Both Aida and Mel continue to live close to where their parents worked their market garden from 1946 and enjoy their friendships with veneti and other people in the area.
8 August 2021.
One thought on “The Recchi family & the Veneto community”
Great family. Always friendly. Yes Antonia and our mother, Maria Ballestrin, shared recipes or worked on recipes together and came up with some amazing meals and sweets. Their melt in the mouth crostoli were scrumptious. We still make them from time to time.

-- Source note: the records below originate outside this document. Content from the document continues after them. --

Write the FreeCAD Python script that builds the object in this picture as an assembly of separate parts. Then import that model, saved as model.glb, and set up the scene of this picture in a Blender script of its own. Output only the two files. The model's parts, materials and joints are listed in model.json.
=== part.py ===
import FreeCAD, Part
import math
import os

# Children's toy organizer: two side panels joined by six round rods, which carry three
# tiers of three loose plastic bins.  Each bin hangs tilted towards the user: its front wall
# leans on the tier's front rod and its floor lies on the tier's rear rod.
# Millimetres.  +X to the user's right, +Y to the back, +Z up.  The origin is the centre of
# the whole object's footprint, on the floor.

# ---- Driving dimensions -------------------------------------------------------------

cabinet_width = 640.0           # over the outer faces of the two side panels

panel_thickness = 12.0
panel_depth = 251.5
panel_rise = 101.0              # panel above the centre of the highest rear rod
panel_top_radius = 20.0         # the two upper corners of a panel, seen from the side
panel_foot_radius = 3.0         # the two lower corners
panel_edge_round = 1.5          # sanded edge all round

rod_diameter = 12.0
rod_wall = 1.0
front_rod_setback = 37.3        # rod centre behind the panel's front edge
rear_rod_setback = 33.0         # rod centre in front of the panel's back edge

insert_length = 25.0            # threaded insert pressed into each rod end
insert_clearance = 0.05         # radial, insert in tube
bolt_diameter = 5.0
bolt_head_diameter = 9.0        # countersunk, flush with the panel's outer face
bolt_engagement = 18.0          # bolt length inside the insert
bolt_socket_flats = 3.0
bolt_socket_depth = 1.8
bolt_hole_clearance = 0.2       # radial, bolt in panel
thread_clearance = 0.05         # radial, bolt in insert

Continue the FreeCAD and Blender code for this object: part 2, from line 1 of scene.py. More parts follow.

They were the first family in our known circle of friends and relatives to get a TV. We got invited over on the first night of transmission in Adelaide. Antonia and Jack (Giovanni) had set up their family room like a mini picture theatre with four or five rows of chairs. An exciting evening. They also provided goodies for us to drink and eat. On subsequent Friday nights we would visit to watch those initial TV shows.
Norina remembers that the dresser/sideboard had a slice of watermelon painted on it. It looked so real that it would almost make her salivate.
She also recalls that Antonia’s pizza was something else. It was thick like focacia bread with a crispy base and a simple topping like sliced tomatoes and cheese with the occasional anchovy. I remember the expression “con il pommodoro en coppa” which meant with tomato on top. Delicious.
The Recchi’s had a very strong work ethic and were regarded very highly by all but especially by their relatives who looked up to them like a patriarch and matriarch.